My completed short stories are rather depressingly like Raymond Carver stories. I would prefer to write like Angela Carter.
On the whole I recommend such support groups. Depends on who is in them, very much.
I have never been part of a writing group - only writing workshops that I paid to join. I've considered starting one up. From what I hear, it's best to be selective about the group you put together so as to set as another poster said, where the low of the lowest common denominator will be.
I did take online writing classes and those were great. Even though people in the class were at different levels, having an instructor address each person's strengths/weaknesses was helpful. Also we had guidelines as to how to comment/critique.

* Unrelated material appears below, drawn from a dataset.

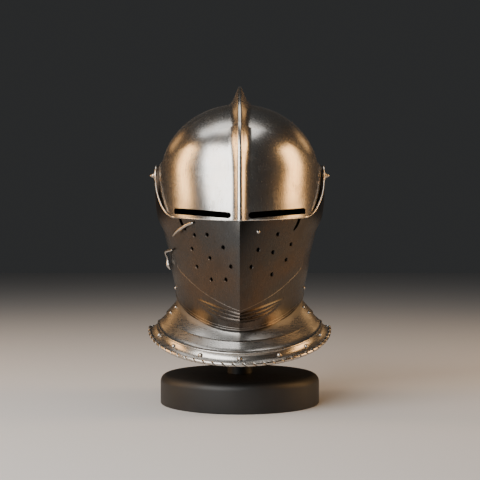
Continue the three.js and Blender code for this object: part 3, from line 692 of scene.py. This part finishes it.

As for anti-social - it's irrelevant, esp. if it's online. The focus is to be serious about the quality of the writing and the quality of the critiquing.
Robert Sawyer recommends NOT sharing pieces of an unfinished book w/ a group as their comments on the parts might mess up the whole.
Please start a group so I can join yours!
Also-- typewriters & Rhodia? Where has your blog been all my life?! (I found you via "antique typewriter" googling.)
In response to #7 I like the style of Dorothy Parker.
I haven't been in a writing group but have collaboratively created newsletters.
The main benefit (for me) of the group setting is that you have a deadline forced upon you, thus you MUST produce the pages. I did more and better writing in a CW class than before or since.
One downside of groups is that they can become pseudo-tyrannical: members can get pigeonholed by the group (she writes bad dialog, his poetry is overly florid) and everything they produce is seen in that light.
The case has been made elsewhere for and against workshop-type groups. In my experience, take the good (deadlines, for me) and leave the rest.
Thanks for the advice... I am getting the overall impression that joining one is generally a good idea.
I should poke around Nano and look at y'all's novels. I was a failed participant so I wasn't keeping up as things were being written.